Ah, Hennepin. Ah, cars. Lunch counters, a theater, midday throngs. Straw boaters.

 

The building on the far left is still around; the big structure to its right, the West Hotel, went down in the 40s. Man, it must have been noisy.

 

 

Seventh is over-represented in the collection, perhaps because the building's on 7th. A 1946 shot:

 

From its site: "Originally the Miles, then the Garrick; it was gutted in '29 and reopened as the Century, then spent the Depression opening and closing with grim regularity.

"It had a reputation as a 'woman's theater,' since it was so close to the department stores on Nicollet."

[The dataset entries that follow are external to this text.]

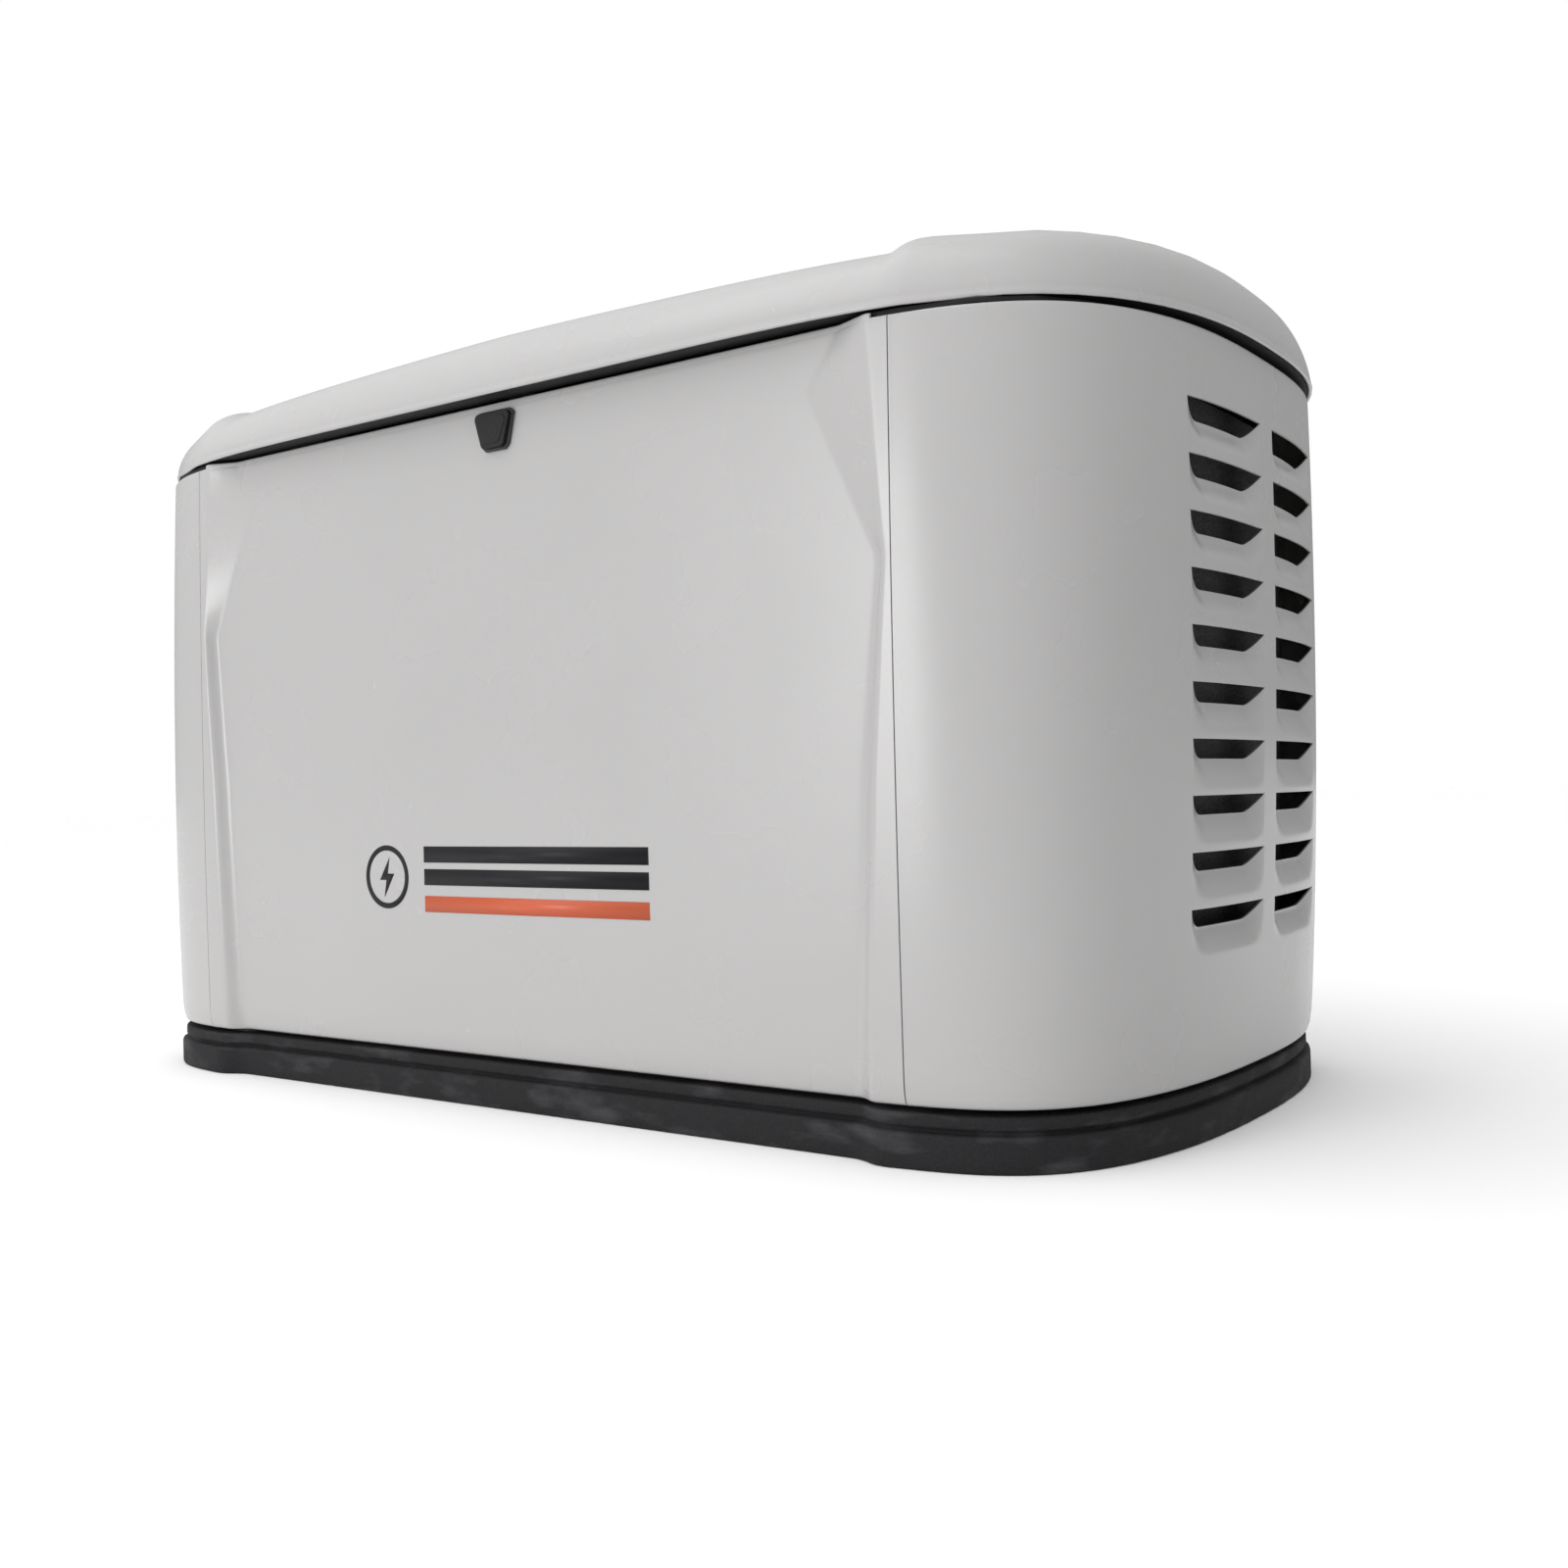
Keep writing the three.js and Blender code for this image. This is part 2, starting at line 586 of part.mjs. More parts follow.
function makeHinge(side, label) {
  const half = HINGE_LENGTH / 2;
  const middle = 11;
  const wall = rearFaceY(HINGE_Z - 40) - HINGE_Y + GAP;
  const baseLeaf = join(
    block([-half, wall, -36], [half, wall + 2.6, -6.2]),
    block([-half, wall, -8], [-middle - GAP, -HINGE_PIN_R - 0.6, 0]),
    block([middle + GAP, wall, -8], [half, -HINGE_PIN_R - 0.6, 0]),
    knuckle(-half, -middle - GAP),
    knuckle(middle + GAP, half));
  const skin = ROOF_DEPTH / 2 - HINGE_Y + 0.4;
  const roofLeaf = join(
    block([-half, skin, KNUCKLE_R + 0.8], [half, skin + 2.4, 30]),
    block([-middle, skin, 3.6], [middle, skin + 2.4, 12]),
    knuckle(-middle, middle));
  const pin = bar('x', HINGE_PIN_R, -half - 2, half + 2, [0, 0], 12);
  const hinge = group(
    piece('hinge_base_leaf_' + label, baseLeaf, zinc),
    piece('hinge_roof_leaf_' + label, roofLeaf, zinc),
    piece('hinge_pin_' + label, pin, steel));
  return placed(hinge, side * HINGE_X, HINGE_Y, HINGE_Z);
}

// A trapezoid with cut corners, wider at its top, as [x, z] from its bottom centre.
function coverOutline(grow) {
  const top = COVER_TOP / 2 + grow;
  const bottom = COVER_BOTTOM / 2 + grow;
  const low = -grow;
  const high = COVER_HEIGHT + grow;
  const corner = 4;
  return [[-bottom + corner, low], [bottom - corner, low], [bottom + 0.5, low + corner], [top, high - corner],
    [top - corner, high], [-top + corner, high], [-top, high - corner], [-bottom - 0.5, low + corner]];
}

function makeLock() {
  const face = frontFaceY(LOCK_Z);
  const centre = [0, LOCK_Z - COVER_Z];
  const bezelFront = face - 3.5;
  const camY = face + 15;
  const bezel = cut(
    join(
      plateXZ(coverOutline(2), bezelFront, face - 0.6),
      bar('y', LOCK_R + 2.6, face - 1, camY - 3, centre)),
    bar('y', LOCK_R + RUNNING_GAP, bezelFront - 1, camY, centre));
  const cylinder = cut(
    join(
      bar('y', LOCK_R, bezelFront + 0.5, camY - 1, centre),
      bar('y', LOCK_TAIL_R, camY - 2, camY + 5, centre)),
    block([-5, bezelFront, centre[1] - 0.8], [5, bezelFront + 3, centre[1] + 0.8]));
  const camShape = join(
    bar('y', LOCK_TAIL_R + 3, camY, camY + 3, centre),
    block([-CAM_WIDTH / 2, camY, centre[1]], [CAM_WIDTH / 2, camY + 3, centre[1] + CAM_LENGTH]));
  const cam = cut(camShape, bar('y', LOCK_TAIL_R + GAP, camY - 1, camY + 4, centre));
  const cover = plateXZ(coverOutline(0), bezelFront - 0.6 - COVER_THICK, bezelFront - 0.6);
  const lock = placed(group(
    piece('lock_bezel', bezel, blackPlastic),
    piece('lock_cylinder', cylinder, steel),
    piece('lock_cam', cam, zinc),
    piece('lock_cover', cover, rubber)), LOCK_X, 0, COVER_Z);

  // The striker hangs from the roof's rim behind the cam's plane, with a shelf that the cam turns over.
  const shelfTop = LOCK_Z - CAM_WIDTH / 2 - 0.6;
  const rimTop = LIP_Z + RIM_THICK + GAP;
  const shelfX = [LOCK_X + 10, LOCK_X + 26];
  const back = camY + 8;
  const striker = join(
    block([shelfX[0], camY - 1, shelfTop - 2.5], [shelfX[1], back + 2.5, shelfTop]),
    block([shelfX[0], back, shelfTop - 2.5], [shelfX[1], back + 2.5, rimTop + 2.5]),
    block([shelfX[0] - 8, -ROOF_DEPTH / 2 + 9, rimTop], [shelfX[1] + 8, back + 2.5, rimTop + 2.5]));
  return group(lock, piece('roof_striker', striker, zinc));
}

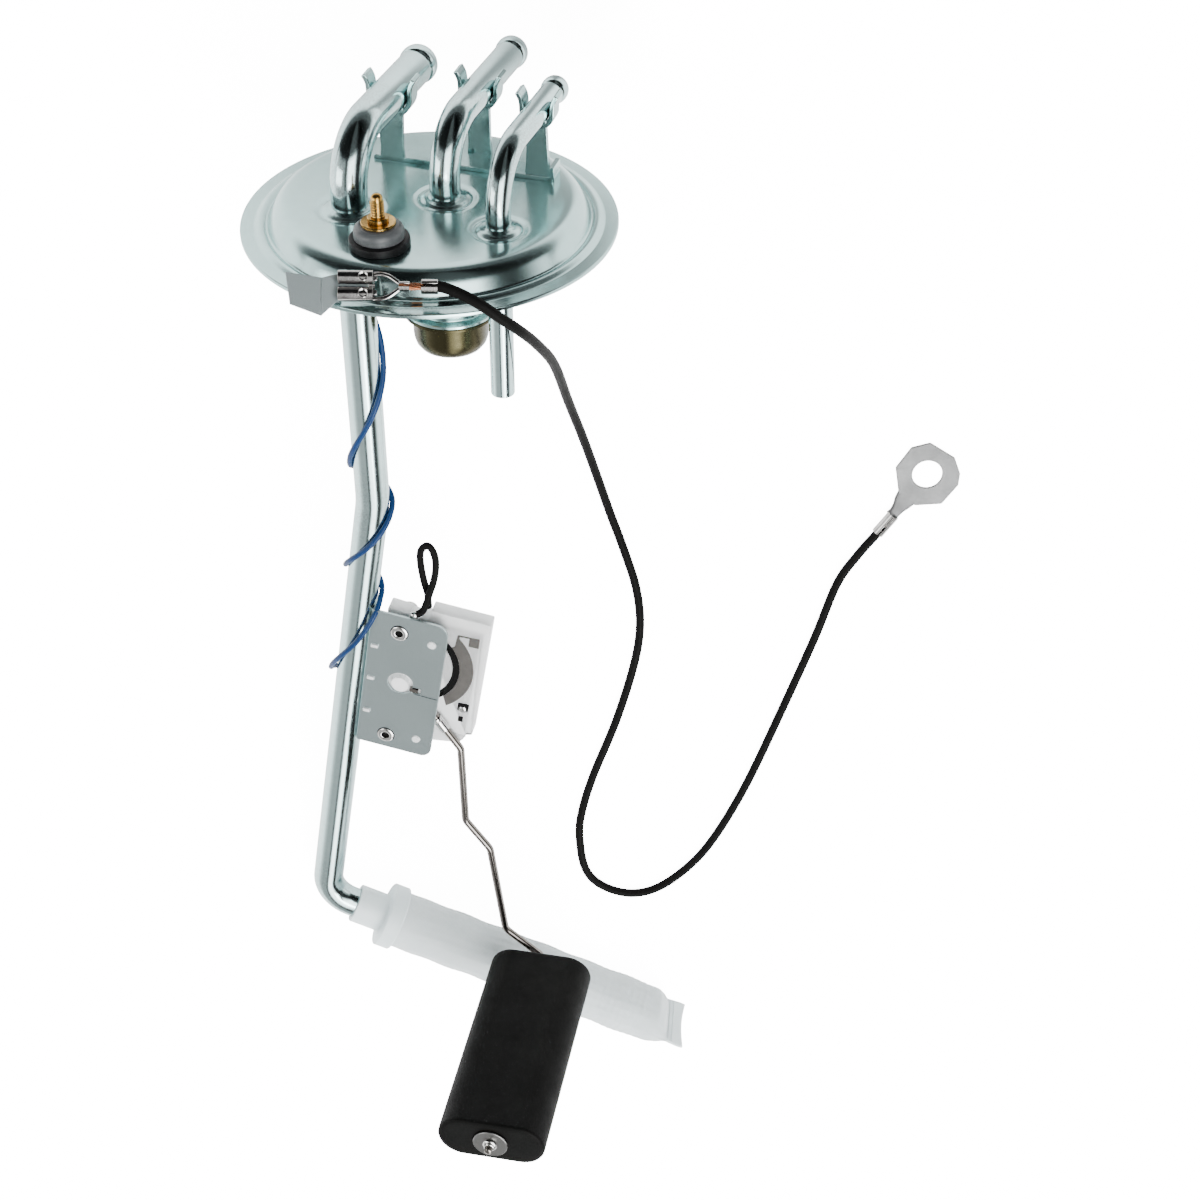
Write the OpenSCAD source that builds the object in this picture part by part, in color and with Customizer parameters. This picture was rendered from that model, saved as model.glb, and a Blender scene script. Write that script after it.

There's a theater in the building now called the New Century, with a similar marquee.

 

 

 

Finally, this tiny detail from the corner of a huge picture of the Forum Cafeteria.

 

 

That's all we know of this person, and all we can ever know. And it's still more than most.

 

 

 

A little bit of everything today. First it's back to music cues for "The Little Things in Life," Peg Lynch's last continuously running sitcom. The cues run from substandard 60s cues to cringingly 70s.


     

Off-key because it's FUNNY OKAY

     

This sounds like it would be good for a diet drink, or cigarettes:

     

Flutey.

     

Since this is Lum & Abner Month for No Good Reason, let's take a look at three ads that occured inside the show. This was fairly standard for the era: the pitchman walks in and acts like he's part of the show.


     

Frigidaire #1

     

Starts scratchy but improves. Think of it: two and a half minutes of an ad, tied into the plot, using the characters.

     

Frigidaire #2

     

I can't imagine audiences really liked it, but at least it wasn't a total break from the show. And it let the characters actually push back against the pitchman, and his unflagging cheer.

 

     

Frigidaire #3

     

This week's Bob & Ray sketch takes on, again, the grinding banality of . . .

     

One Fella's Family

     

 

He's always trimming the rose bushes too much.

 

 

"Feyer remembered as a young boy hating his piano practice so much that his mother, a piano teacher, had to tie his legs to the piano stool."

   
 

 

The way this ends is rather cruel. Sorry. But it's one contiguous piece.

 

   

From his bio: "He studied at the Franz Liszt Academy of Music in Budapest [alongside conductor Sir Georg Solti], and at the Budapest Conservatory of Music. Among his teachers were Ernő Dohnányi, Zoltán Kodály and Béla Bartók. By this time he was developing an interest in light music and was playing in the evenings in many of the boîtes around Budapest, such as the Cafe Dunacorso where he accompanied Zsuzsa Darvas, a popular diseuse."

A) that's quite a list of peers and teachers, and B) diseuse? Yes. "A female entertainer who performs monologues." Every day we learn something.

Thanks for showing up this week; have a fine weekend, and may April be warm and delightful.